A deputada voltou a abordar o tema em publicação no X na última sexta-feira, 17, e afirmou que o CFM “está mais preocupado com valores bolsonaristas do que com a saúde das mulheres, meninas e pessoas que gestam”.
Embate entre Congresso e Supremo Tribunal Federal
A decisão de Moraes reacende disputas entre o Congresso e o STF sobre os limites legais para a realização de abortos no País. Em outubro do ano passado, senadores de oposição protocolaram um pedido de plebiscito para decidir sobre a legalização do aborto. A iniciativa foi adotada na esteira de um julgamento no STF que iria decidir sobre descriminalização do aborto nas primeiras 12 semanas de gestação.

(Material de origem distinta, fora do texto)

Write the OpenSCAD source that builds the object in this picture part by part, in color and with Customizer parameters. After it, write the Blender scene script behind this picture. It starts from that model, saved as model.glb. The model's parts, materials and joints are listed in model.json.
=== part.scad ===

A votação foi pautada pela ex-ministra Rosa Weber, antes de sua aposentadoria, mas foi suspensa por Barroso, que decidiu levar a discussão do plenário virtual para a Corte. Somente Rosa votou até o momento e não há prazo para que o tema volte a ser pautado. Barroso, atual presidente do STF, já afirmou que o aborto é “uma coisa ruim”, mas que é dever do Estado regulamentar o tema para evitar que mulheres em situação de vulnerabilidade sejam submetidas a procedimentos inadequados e perigosos.
Barroso avalia que o debate sobre aborto ainda não está maduro para retornar ao plenário do STF e não dá indicativos de quando deve pautá-lo.